The Bradley campaign has not released its most recent figures, but its second-quarter numbers lagged behind Gore's.
Gore's proposal for debates, Hart said, would help Bradley by placing the two candidates before the voters on equal footing.
"It's going against the conventional wisdom," he said. "But then again, it's probably not a bad time for Gore to go against the conventional wisdom."
The vice president put it in loftier terms. The debates, he said, would "lift our democracy and make of this campaign a chance for our country to rekindle the spirit of democracy and to show that a campaign can be an ennobling experience."

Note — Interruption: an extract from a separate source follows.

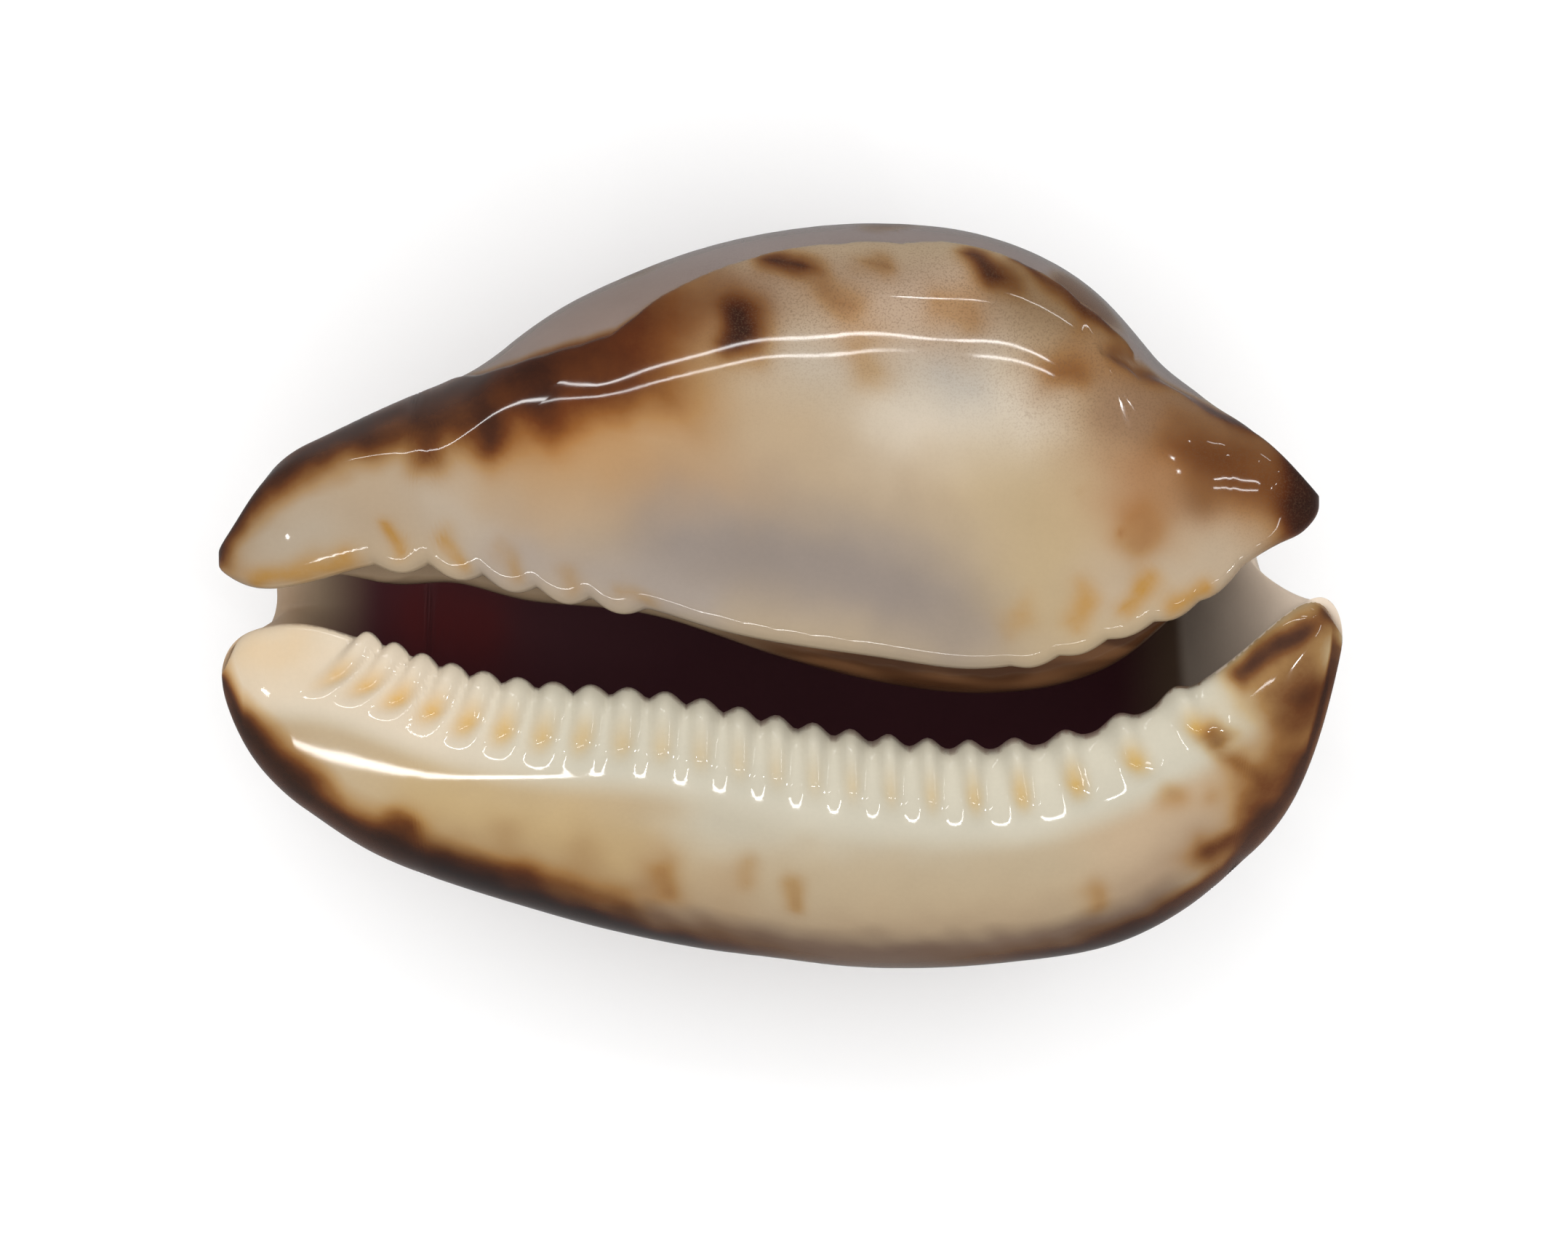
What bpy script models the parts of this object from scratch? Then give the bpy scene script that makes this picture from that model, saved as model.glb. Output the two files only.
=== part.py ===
"""A cowry shell lying on its back, mouth up, on a small flat spot.

The shell is one thick sheet rolled round its long axis and open along the mouth. It is drawn in its own frame, in
millimetres: X runs along the shell, from the front canal (-X) to the spire end (+X), +Y is the columellar side, -Y is
the side of the toothed outer lip, and Z is up, with the base of the shell facing up at height 0.

Each cross-section is a chain of quarter arcs between key points. The outer chain runs from the outer lip's edge over
its crest, round the margin, the back and the columellar side, over the columellar lip and down to the roll of the
whorl inside. The inner chain goes back along the chamber's walls. The two chains pair up point by point, so the sheet
closes to a rounded rim at both ends, where the canals leave the shell.

The finished shell is then turned to the way it lies, and a flat spot is cut where it touches the surface.
"""

import math

import bmesh
import bpy
import numpy as np
from mathutils import Matrix, Vector

MM = 0.001

# The shell's measures, in millimetres.
LENGTH = 68.0
RIM_CLOSING = 4.6  # length over which the sheet closes at each end
FRONT_NOTCH = 3.2  # how far the front canal's floor stands back from the tips
REAR_NOTCH = 5.4  # the same for the canal at the spire end
TIP_ROUNDING = 0.4  # how far the lips' edges stand back from their tips
REAR_TIP_BACK = 1.6  # how far the columellar tip stands back from the outer lip's there
NOTCH_FADE = 16.0  # length over which the canals' floors come forward again
FLAT_SPOT_DEPTH = 0.5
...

In some sense, Gore was calling Bradley's bluff. Last weekend, Bradley asked Democratic officials to put aside Gore's institutional advantages and allow the campaign to be "a spirited debate of ideas."
"It's time for this to become a real, serious race and not just a beauty contest," Neel said.
Gore advisers are confident of the vice president's debating skills. He was widely perceived to have been the winner in his showdowns with the Republican vice presidential candidates Dan Quayle in 1992 and Jack Kemp in 1996, and with Ross Perot over the North American Free Trade Agreement in 1993. And, they said, one-on-one contests would do more to deflate the Bradley mystique than to build him up.
"We don't have to worry about elevating him; he is elevated," Neel said of Bradley, pointing to the news media's coverage of him. "You guys have elevated him."
Anita Dunn, a senior Bradley consultant, said the candidate would be appearing with Gore for town hall meetings. The first such meeting is planned for Oct. 27 in New Hampshire.
But she avoided agreeing to a formal series of debates proposed by Gore, saying: "Whether one campaign can dictate the timing is another question.
"Look," Dunn said, "the story today is not about us. It's about the Gore campaign changing its tactics, strategy and location -- again."